____ DATA PROVIDED

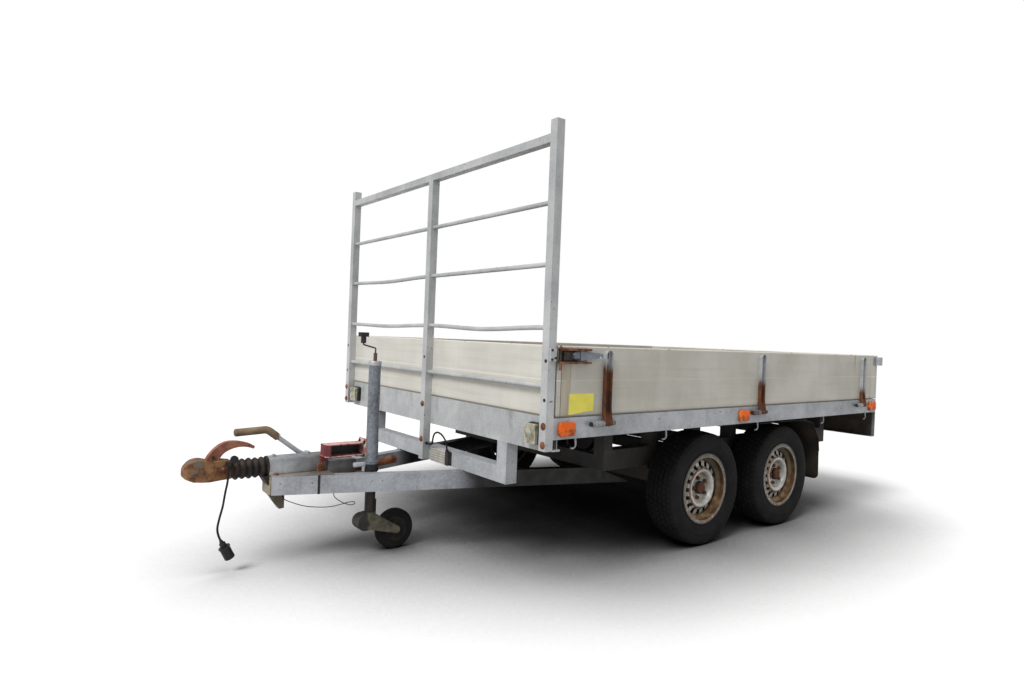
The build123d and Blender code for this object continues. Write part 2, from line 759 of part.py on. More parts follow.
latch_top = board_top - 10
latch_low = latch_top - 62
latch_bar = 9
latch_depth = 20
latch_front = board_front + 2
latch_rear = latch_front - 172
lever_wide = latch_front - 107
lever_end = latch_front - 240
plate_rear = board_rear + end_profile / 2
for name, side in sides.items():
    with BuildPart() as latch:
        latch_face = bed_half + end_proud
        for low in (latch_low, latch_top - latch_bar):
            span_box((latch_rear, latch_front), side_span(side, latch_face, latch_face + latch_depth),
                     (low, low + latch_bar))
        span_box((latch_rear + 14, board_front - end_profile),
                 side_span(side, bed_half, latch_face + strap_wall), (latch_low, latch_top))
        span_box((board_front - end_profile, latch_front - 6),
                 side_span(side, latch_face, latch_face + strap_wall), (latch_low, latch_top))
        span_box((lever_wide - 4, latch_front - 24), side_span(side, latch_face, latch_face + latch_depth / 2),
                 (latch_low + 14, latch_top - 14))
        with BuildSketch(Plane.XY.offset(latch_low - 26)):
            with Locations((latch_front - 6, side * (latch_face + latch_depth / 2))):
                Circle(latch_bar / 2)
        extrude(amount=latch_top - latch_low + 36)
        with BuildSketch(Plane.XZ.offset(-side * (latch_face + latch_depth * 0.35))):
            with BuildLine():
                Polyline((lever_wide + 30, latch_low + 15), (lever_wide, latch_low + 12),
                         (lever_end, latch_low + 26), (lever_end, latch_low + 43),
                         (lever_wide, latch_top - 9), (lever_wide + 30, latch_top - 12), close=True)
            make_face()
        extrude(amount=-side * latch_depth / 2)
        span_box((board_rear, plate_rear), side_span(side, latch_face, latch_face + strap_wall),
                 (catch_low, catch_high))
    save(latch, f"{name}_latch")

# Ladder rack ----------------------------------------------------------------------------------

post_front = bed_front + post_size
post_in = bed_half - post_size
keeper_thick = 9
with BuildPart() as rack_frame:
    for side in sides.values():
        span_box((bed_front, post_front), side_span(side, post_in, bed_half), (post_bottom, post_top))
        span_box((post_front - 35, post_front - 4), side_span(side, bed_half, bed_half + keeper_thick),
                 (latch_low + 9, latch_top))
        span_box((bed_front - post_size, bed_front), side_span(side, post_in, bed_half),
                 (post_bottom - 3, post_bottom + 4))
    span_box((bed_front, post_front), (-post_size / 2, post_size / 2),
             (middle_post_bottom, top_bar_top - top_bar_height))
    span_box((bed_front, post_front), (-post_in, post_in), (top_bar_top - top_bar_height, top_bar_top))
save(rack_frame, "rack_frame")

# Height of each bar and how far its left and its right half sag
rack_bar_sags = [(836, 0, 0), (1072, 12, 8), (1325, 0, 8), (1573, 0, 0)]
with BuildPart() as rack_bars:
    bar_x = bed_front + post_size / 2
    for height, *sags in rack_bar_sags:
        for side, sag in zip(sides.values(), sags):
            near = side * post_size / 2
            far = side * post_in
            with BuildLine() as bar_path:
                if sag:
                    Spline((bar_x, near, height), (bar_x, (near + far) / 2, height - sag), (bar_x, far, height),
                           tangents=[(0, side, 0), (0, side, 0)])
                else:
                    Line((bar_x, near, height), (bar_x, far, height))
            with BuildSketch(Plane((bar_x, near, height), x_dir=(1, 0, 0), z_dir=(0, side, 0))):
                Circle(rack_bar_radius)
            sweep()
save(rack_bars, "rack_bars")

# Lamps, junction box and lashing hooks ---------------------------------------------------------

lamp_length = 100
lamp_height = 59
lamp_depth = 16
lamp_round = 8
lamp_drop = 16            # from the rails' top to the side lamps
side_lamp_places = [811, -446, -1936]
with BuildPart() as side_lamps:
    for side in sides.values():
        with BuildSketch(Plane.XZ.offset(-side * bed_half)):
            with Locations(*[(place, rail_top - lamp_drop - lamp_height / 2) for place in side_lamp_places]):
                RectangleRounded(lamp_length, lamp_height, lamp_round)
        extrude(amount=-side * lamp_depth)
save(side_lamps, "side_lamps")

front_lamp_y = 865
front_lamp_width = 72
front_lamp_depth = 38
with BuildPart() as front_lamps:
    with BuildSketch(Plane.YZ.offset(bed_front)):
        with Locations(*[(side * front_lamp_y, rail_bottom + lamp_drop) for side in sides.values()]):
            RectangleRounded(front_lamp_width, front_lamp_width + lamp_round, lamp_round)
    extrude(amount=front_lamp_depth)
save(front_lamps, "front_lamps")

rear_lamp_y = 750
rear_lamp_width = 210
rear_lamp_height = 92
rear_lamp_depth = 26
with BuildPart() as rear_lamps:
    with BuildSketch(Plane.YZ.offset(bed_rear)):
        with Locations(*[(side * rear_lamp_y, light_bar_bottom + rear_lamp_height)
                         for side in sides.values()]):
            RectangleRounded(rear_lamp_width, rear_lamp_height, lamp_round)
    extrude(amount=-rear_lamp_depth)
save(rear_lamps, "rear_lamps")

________

**DO THIS**: Would you copy out each line exactly as written?

**RESPONSE**:
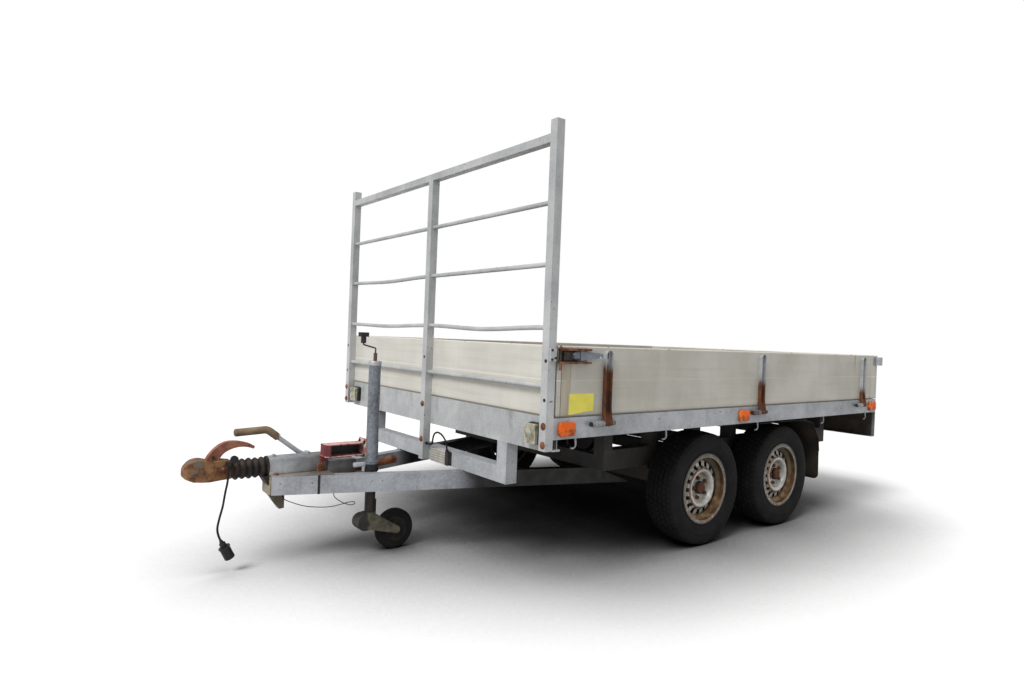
The build123d and Blender code for this object continues. Write part 2, from line 759 of part.py on. More parts follow.
latch_top = board_top - 10
latch_low = latch_top - 62
latch_bar = 9
latch_depth = 20
latch_front = board_front + 2
latch_rear = latch_front - 172
lever_wide = latch_front - 107
lever_end = latch_front - 240
plate_rear = board_rear + end_profile / 2
for name, side in sides.items():
    with BuildPart() as latch:
        latch_face = bed_half + end_proud
        for low in (latch_low, latch_top - latch_bar):
            span_box((latch_rear, latch_front), side_span(side, latch_face, latch_face + latch_depth),
                     (low, low + latch_bar))
        span_box((latch_rear + 14, board_front - end_profile),
                 side_span(side, bed_half, latch_face + strap_wall), (latch_low, latch_top))
        span_box((board_front - end_profile, latch_front - 6),
                 side_span(side, latch_face, latch_face + strap_wall), (latch_low, latch_top))
        span_box((lever_wide - 4, latch_front - 24), side_span(side, latch_face, latch_face + latch_depth / 2),
                 (latch_low + 14, latch_top - 14))
        with BuildSketch(Plane.XY.offset(latch_low - 26)):
            with Locations((latch_front - 6, side * (latch_face + latch_depth / 2))):
                Circle(latch_bar / 2)
        extrude(amount=latch_top - latch_low + 36)
        with BuildSketch(Plane.XZ.offset(-side * (latch_face + latch_depth * 0.35))):
            with BuildLine():
                Polyline((lever_wide + 30, latch_low + 15), (lever_wide, latch_low + 12),
                         (lever_end, latch_low + 26), (lever_end, latch_low + 43),
                         (lever_wide, latch_top - 9), (lever_wide + 30, latch_top - 12), close=True)
            make_face()
        extrude(amount=-side * latch_depth / 2)
        span_box((board_rear, plate_rear), side_span(side, latch_face, latch_face + strap_wall),
                 (catch_low, catch_high))
    save(latch, f"{name}_latch")

# Ladder rack ----------------------------------------------------------------------------------

post_front = bed_front + post_size
post_in = bed_half - post_size
keeper_thick = 9
with BuildPart() as rack_frame:
    for side in sides.values():
        span_box((bed_front, post_front), side_span(side, post_in, bed_half), (post_bottom, post_top))
        span_box((post_front - 35, post_front - 4), side_span(side, bed_half, bed_half + keeper_thick),
                 (latch_low + 9, latch_top))
        span_box((bed_front - post_size, bed_front), side_span(side, post_in, bed_half),
                 (post_bottom - 3, post_bottom + 4))
    span_box((bed_front, post_front), (-post_size / 2, post_size / 2),
             (middle_post_bottom, top_bar_top - top_bar_height))
    span_box((bed_front, post_front), (-post_in, post_in), (top_bar_top - top_bar_height, top_bar_top))
save(rack_frame, "rack_frame")

# Height of each bar and how far its left and its right half sag
rack_bar_sags = [(836, 0, 0), (1072, 12, 8), (1325, 0, 8), (1573, 0, 0)]
with BuildPart() as rack_bars:
    bar_x = bed_front + post_size / 2
    for height, *sags in rack_bar_sags:
        for side, sag in zip(sides.values(), sags):
            near = side * post_size / 2
            far = side * post_in
            with BuildLine() as bar_path:
                if sag:
                    Spline((bar_x, near, height), (bar_x, (near + far) / 2, height - sag), (bar_x, far, height),
                           tangents=[(0, side, 0), (0, side, 0)])
                else:
                    Line((bar_x, near, height), (bar_x, far, height))
            with BuildSketch(Plane((bar_x, near, height), x_dir=(1, 0, 0), z_dir=(0, side, 0))):
                Circle(rack_bar_radius)
            sweep()
save(rack_bars, "rack_bars")

# Lamps, junction box and lashing hooks ---------------------------------------------------------

lamp_length = 100
lamp_height = 59
lamp_depth = 16
lamp_round = 8
lamp_drop = 16            # from the rails' top to the side lamps
side_lamp_places = [811, -446, -1936]
with BuildPart() as side_lamps:
    for side in sides.values():
        with BuildSketch(Plane.XZ.offset(-side * bed_half)):
            with Locations(*[(place, rail_top - lamp_drop - lamp_height / 2) for place in side_lamp_places]):
                RectangleRounded(lamp_length, lamp_height, lamp_round)
        extrude(amount=-side * lamp_depth)
save(side_lamps, "side_lamps")

front_lamp_y = 865
front_lamp_width = 72
front_lamp_depth = 38
with BuildPart() as front_lamps:
    with BuildSketch(Plane.YZ.offset(bed_front)):
        with Locations(*[(side * front_lamp_y, rail_bottom + lamp_drop) for side in sides.values()]):
            RectangleRounded(front_lamp_width, front_lamp_width + lamp_round, lamp_round)
    extrude(amount=front_lamp_depth)
save(front_lamps, "front_lamps")

rear_lamp_y = 750
rear_lamp_width = 210
rear_lamp_height = 92
rear_lamp_depth = 26
with BuildPart() as rear_lamps:
    with BuildSketch(Plane.YZ.offset(bed_rear)):
        with Locations(*[(side * rear_lamp_y, light_bar_bottom + rear_lamp_height)
                         for side in sides.values()]):
            RectangleRounded(rear_lamp_width, rear_lamp_height, lamp_round)
    extrude(amount=-rear_lamp_depth)
save(rear_lamps, "rear_lamps")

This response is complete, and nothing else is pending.